Beach single-family sellers: your buyers are there and they are moving fast when the home is priced and prepped. Treasure Island single-family clearing in 11 days is not an accident, it is what happens when the number is right. Condo sellers: you are in the slow lane, so presentation and a realistic list price matter more for you than for anyone else in this report. Get the reserve and inspection paperwork clean and in front of buyers early.
The one-line version
St. Petersburg is the momentum market. The beaches are firming, not falling. Beach single-family is strong, beach condos are soft, and the scary looking median declines are a story about what sold, not what anything is worth.
Frequently Asked Questions
Did St. Pete Beach home values really drop 22% in a year?
No. The closed median fell 21.9% year over year, but that is driven by a small sample (28 sales) and a different mix of homes selling, not falling values. Sales volume rose 12% and homes closed at 94.8% of list, up from 92.2% the year before. Smoothed indices like Zillow and Redfin show the market down only low single digits.
Which of the three markets is strongest right now?
St. Petersburg proper. Median price up 7.6%, sales up 10%, days on market down from 39 to 30, and homes closing at 96% of list.
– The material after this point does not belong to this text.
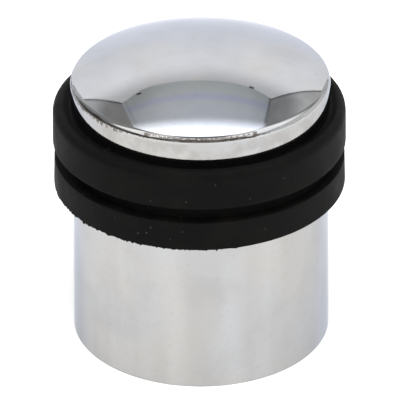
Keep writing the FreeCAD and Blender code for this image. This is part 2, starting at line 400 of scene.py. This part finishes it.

Every indicator points up, and it is a large enough market to trust the numbers.
Why are beach condos taking so long to sell?
Beach condos sat 72 to 104 median days in June 2026 because of Florida's post-2024 condo pressures: higher insurance, HOA reserve funding requirements, and mandatory milestone inspections. Buyers are cautious and have negotiating leverage.
Is now a good time to buy a beach single-family home?
If you find the right one, act quickly. Treasure Island single-family homes sold in a median of 11 days in June 2026, and luxury inventory across greater Tampa is down 23% year over year. Well-priced single-family homes are moving fast.
Why is the median a better number than the average here?
A handful of ultra high-end listings pull averages upward, especially in the small beach markets. St. Petersburg's average is $592,284 against a $409,000 median for exactly that reason. Median better reflects what a typical home actually sold for.